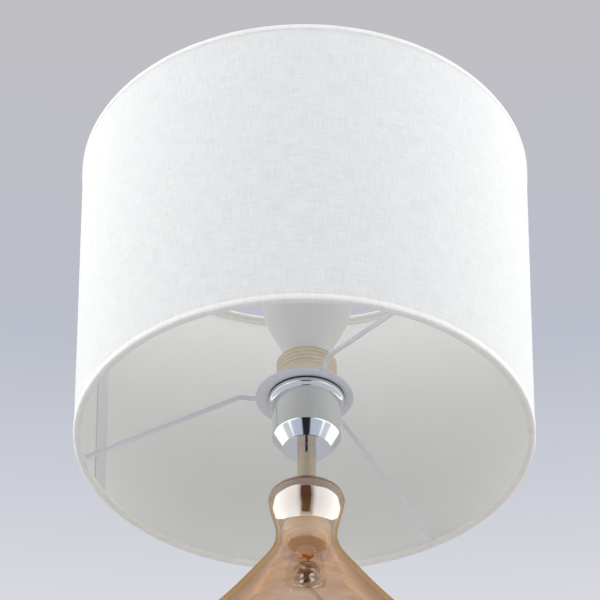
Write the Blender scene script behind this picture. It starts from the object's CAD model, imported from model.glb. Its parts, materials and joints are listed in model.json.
import math
import json
import bpy
import numpy as np
from mathutils import Matrix, Vector, noise

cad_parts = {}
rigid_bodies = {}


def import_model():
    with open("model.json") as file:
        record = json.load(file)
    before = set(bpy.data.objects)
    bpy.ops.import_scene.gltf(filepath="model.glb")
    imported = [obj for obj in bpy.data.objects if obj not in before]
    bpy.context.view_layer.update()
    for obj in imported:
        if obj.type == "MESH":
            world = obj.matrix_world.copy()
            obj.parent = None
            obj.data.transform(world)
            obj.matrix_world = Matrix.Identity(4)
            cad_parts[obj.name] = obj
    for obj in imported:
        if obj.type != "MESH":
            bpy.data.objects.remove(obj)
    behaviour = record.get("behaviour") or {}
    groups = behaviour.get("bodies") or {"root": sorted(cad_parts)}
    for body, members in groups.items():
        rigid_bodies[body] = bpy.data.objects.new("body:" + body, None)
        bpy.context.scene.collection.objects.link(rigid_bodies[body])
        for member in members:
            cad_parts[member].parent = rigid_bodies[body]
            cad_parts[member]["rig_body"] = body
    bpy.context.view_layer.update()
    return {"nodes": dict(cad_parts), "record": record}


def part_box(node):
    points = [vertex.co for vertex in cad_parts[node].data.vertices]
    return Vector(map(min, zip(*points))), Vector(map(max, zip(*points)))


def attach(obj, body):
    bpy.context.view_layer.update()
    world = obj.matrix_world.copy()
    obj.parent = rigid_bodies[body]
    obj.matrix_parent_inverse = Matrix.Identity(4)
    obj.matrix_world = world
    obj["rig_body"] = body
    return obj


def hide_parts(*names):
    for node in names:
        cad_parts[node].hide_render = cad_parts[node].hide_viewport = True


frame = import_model()
nodes = frame["nodes"]
scene = bpy.context.scene
mm = 0.001
print("frame loaded:", len(nodes), "nodes")


# reading sizes from the frame

def outlineOf(node, heights, inner=False):
    # radius of a turned node at each height, outside or inside, from where its mesh edges cross that height
    mesh = nodes[node].data
    place = np.array([v.co for v in mesh.vertices])
    radius, height = np.hypot(place[:, 0], place[:, 1]), place[:, 2]
    ends = np.array([e.vertices for e in mesh.edges])
    low, high = height[ends].min(axis=1), height[ends].max(axis=1)
    found = []
    for z in heights:
        crossing = ends[(low <= z) & (high >= z) & (high > low)]
        a, b = crossing[:, 0], crossing[:, 1]
        share = (z - height[a]) / (height[b] - height[a])
        at = radius[a] + (radius[b] - radius[a]) * share
        found.append(float(at.min() if inner else at.max()))
    return found


def between(a, b, count):
    return [a + (b - a) * i / (count - 1) for i in range(count)]


def evened(outline, times):
    # an outline read from flat facets, with their small steps smoothed out of its radii
    radii = [r for r, z in outline]
    for _ in range(times):
        radii = radii[:1] + [(a + 2 * b + c) / 4 for a, b, c in zip(radii, radii[1:], radii[2:])] + radii[-1:]
    return [(r, z) for r, (_, z) in zip(radii, outline)]


def boxOf(node):
    low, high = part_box(node)
    return low, high, high.x     # the last is the radius of a turned node


# making pieces

def pickNothing():
    if bpy.context.object and bpy.context.object.mode != "OBJECT":
        bpy.ops.object.mode_set(mode="OBJECT")
    bpy.ops.object.select_all(action="DESELECT")


def pick(piece):
    pickNothing()
    piece.select_set(True)
    bpy.context.view_layer.objects.active = piece


def settle(piece, smoothAngle=35):
    # doubles merged, faces outwards, smooth but for real edges, and the place kept in the mesh
    pick(piece)
    bpy.ops.object.transform_apply(location=True, rotation=True, scale=True)
    bpy.ops.object.mode_set(mode="EDIT")
    bpy.ops.mesh.select_all(action="SELECT")
    bpy.ops.mesh.remove_doubles(threshold=0.000002)
    bpy.ops.mesh.normals_make_consistent(inside=False)
    bpy.ops.object.mode_set(mode="OBJECT")
    bpy.ops.object.shade_smooth_by_angle(angle=math.radians(smoothAngle))
    return piece


poleRadius = 0.1 * mm     # a ring this small closes a turned piece at its top or bottom


def turnUp(name, rings, segments, smoothAngle=35, closed=True):
    # a circle is extruded from ring to ring, moved up and scaled; a closed outline comes back to its
    # first ring, an open one is closed with a small face at each pole
    radius, height = rings[0]
    pickNothing()
    bpy.ops.mesh.primitive_circle_add(vertices=segments, radius=radius, location=(0, 0, height))
    piece = bpy.context.object
    piece.name = name
    bpy.ops.object.mode_set(mode="EDIT")
    bpy.ops.mesh.select_all(action="SELECT")
    if not closed:
        bpy.ops.mesh.edge_face_add()
    path = rings + rings[:1] if closed else rings
    for (r0, z0), (r1, z1) in zip(path, path[1:]):
        bpy.ops.mesh.extrude_edges_move(TRANSFORM_OT_translate={"value": (0, 0, z1 - z0)})
        bpy.ops.transform.resize(value=(r1 / r0, r1 / r0, 1), center_override=(0, 0, 0))
    if not closed:
        bpy.ops.mesh.edge_face_add()
    bpy.ops.object.mode_set(mode="OBJECT")
    return settle(piece, smoothAngle)


def softened(piece, width, segments=3, angle=30):
    # a real edge radius, applied
    pick(piece)
    bevel = piece.modifiers.new("edge", "BEVEL")
    bevel.width, bevel.segments, bevel.limit_method = width, segments, "ANGLE"
    bevel.angle_limit = math.radians(angle)
    bevel.harden_normals = False
    bpy.ops.object.modifier_apply(modifier=bevel.name)
    bpy.ops.object.shade_smooth_by_angle(angle=math.radians(35))
    return piece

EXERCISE
Would you give the material above again, complete and exact?

SOLUTION FOR THIS EXERCISE
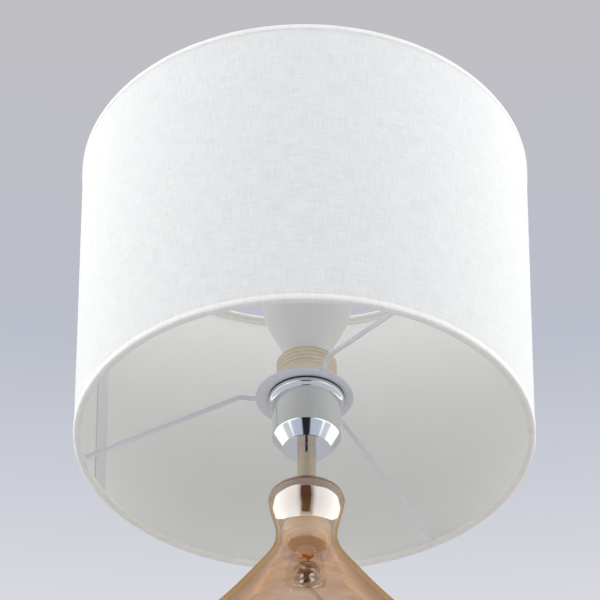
Write the Blender scene script behind this picture. It starts from the object's CAD model, imported from model.glb. Its parts, materials and joints are listed in model.json.
import math
import json
import bpy
import numpy as np
from mathutils import Matrix, Vector, noise

cad_parts = {}
rigid_bodies = {}


def import_model():
    with open("model.json") as file:
        record = json.load(file)
    before = set(bpy.data.objects)
    bpy.ops.import_scene.gltf(filepath="model.glb")
    imported = [obj for obj in bpy.data.objects if obj not in before]
    bpy.context.view_layer.update()
    for obj in imported:
        if obj.type == "MESH":
            world = obj.matrix_world.copy()
            obj.parent = None
            obj.data.transform(world)
            obj.matrix_world = Matrix.Identity(4)
            cad_parts[obj.name] = obj
    for obj in imported:
        if obj.type != "MESH":
            bpy.data.objects.remove(obj)
    behaviour = record.get("behaviour") or {}
    groups = behaviour.get("bodies") or {"root": sorted(cad_parts)}
    for body, members in groups.items():
        rigid_bodies[body] = bpy.data.objects.new("body:" + body, None)
        bpy.context.scene.collection.objects.link(rigid_bodies[body])
        for member in members:
            cad_parts[member].parent = rigid_bodies[body]
            cad_parts[member]["rig_body"] = body
    bpy.context.view_layer.update()
    return {"nodes": dict(cad_parts), "record": record}


def part_box(node):
    points = [vertex.co for vertex in cad_parts[node].data.vertices]
    return Vector(map(min, zip(*points))), Vector(map(max, zip(*points)))


def attach(obj, body):
    bpy.context.view_layer.update()
    world = obj.matrix_world.copy()
    obj.parent = rigid_bodies[body]
    obj.matrix_parent_inverse = Matrix.Identity(4)
    obj.matrix_world = world
    obj["rig_body"] = body
    return obj


def hide_parts(*names):
    for node in names:
        cad_parts[node].hide_render = cad_parts[node].hide_viewport = True


frame = import_model()
nodes = frame["nodes"]
scene = bpy.context.scene
mm = 0.001
print("frame loaded:", len(nodes), "nodes")


# reading sizes from the frame

def outlineOf(node, heights, inner=False):
    # radius of a turned node at each height, outside or inside, from where its mesh edges cross that height
    mesh = nodes[node].data
    place = np.array([v.co for v in mesh.vertices])
    radius, height = np.hypot(place[:, 0], place[:, 1]), place[:, 2]
    ends = np.array([e.vertices for e in mesh.edges])
    low, high = height[ends].min(axis=1), height[ends].max(axis=1)
    found = []
    for z in heights:
        crossing = ends[(low <= z) & (high >= z) & (high > low)]
        a, b = crossing[:, 0], crossing[:, 1]
        share = (z - height[a]) / (height[b] - height[a])
        at = radius[a] + (radius[b] - radius[a]) * share
        found.append(float(at.min() if inner else at.max()))
    return found


def between(a, b, count):
    return [a + (b - a) * i / (count - 1) for i in range(count)]


def evened(outline, times):
    # an outline read from flat facets, with their small steps smoothed out of its radii
    radii = [r for r, z in outline]
    for _ in range(times):
        radii = radii[:1] + [(a + 2 * b + c) / 4 for a, b, c in zip(radii, radii[1:], radii[2:])] + radii[-1:]
    return [(r, z) for r, (_, z) in zip(radii, outline)]


def boxOf(node):
    low, high = part_box(node)
    return low, high, high.x     # the last is the radius of a turned node


# making pieces

def pickNothing():
    if bpy.context.object and bpy.context.object.mode != "OBJECT":
        bpy.ops.object.mode_set(mode="OBJECT")
    bpy.ops.object.select_all(action="DESELECT")


def pick(piece):
    pickNothing()
    piece.select_set(True)
    bpy.context.view_layer.objects.active = piece


def settle(piece, smoothAngle=35):
    # doubles merged, faces outwards, smooth but for real edges, and the place kept in the mesh
    pick(piece)
    bpy.ops.object.transform_apply(location=True, rotation=True, scale=True)
    bpy.ops.object.mode_set(mode="EDIT")
    bpy.ops.mesh.select_all(action="SELECT")
    bpy.ops.mesh.remove_doubles(threshold=0.000002)
    bpy.ops.mesh.normals_make_consistent(inside=False)
    bpy.ops.object.mode_set(mode="OBJECT")
    bpy.ops.object.shade_smooth_by_angle(angle=math.radians(smoothAngle))
    return piece


poleRadius = 0.1 * mm     # a ring this small closes a turned piece at its top or bottom


def turnUp(name, rings, segments, smoothAngle=35, closed=True):
    # a circle is extruded from ring to ring, moved up and scaled; a closed outline comes back to its
    # first ring, an open one is closed with a small face at each pole
    radius, height = rings[0]
    pickNothing()
    bpy.ops.mesh.primitive_circle_add(vertices=segments, radius=radius, location=(0, 0, height))
    piece = bpy.context.object
    piece.name = name
    bpy.ops.object.mode_set(mode="EDIT")
    bpy.ops.mesh.select_all(action="SELECT")
    if not closed:
        bpy.ops.mesh.edge_face_add()
    path = rings + rings[:1] if closed else rings
    for (r0, z0), (r1, z1) in zip(path, path[1:]):
        bpy.ops.mesh.extrude_edges_move(TRANSFORM_OT_translate={"value": (0, 0, z1 - z0)})
        bpy.ops.transform.resize(value=(r1 / r0, r1 / r0, 1), center_override=(0, 0, 0))
    if not closed:
        bpy.ops.mesh.edge_face_add()
    bpy.ops.object.mode_set(mode="OBJECT")
    return settle(piece, smoothAngle)


def softened(piece, width, segments=3, angle=30):
    # a real edge radius, applied
    pick(piece)
    bevel = piece.modifiers.new("edge", "BEVEL")
    bevel.width, bevel.segments, bevel.limit_method = width, segments, "ANGLE"
    bevel.angle_limit = math.radians(angle)
    bevel.harden_normals = False
    bpy.ops.object.modifier_apply(modifier=bevel.name)
    bpy.ops.object.shade_smooth_by_angle(angle=math.radians(35))
    return piece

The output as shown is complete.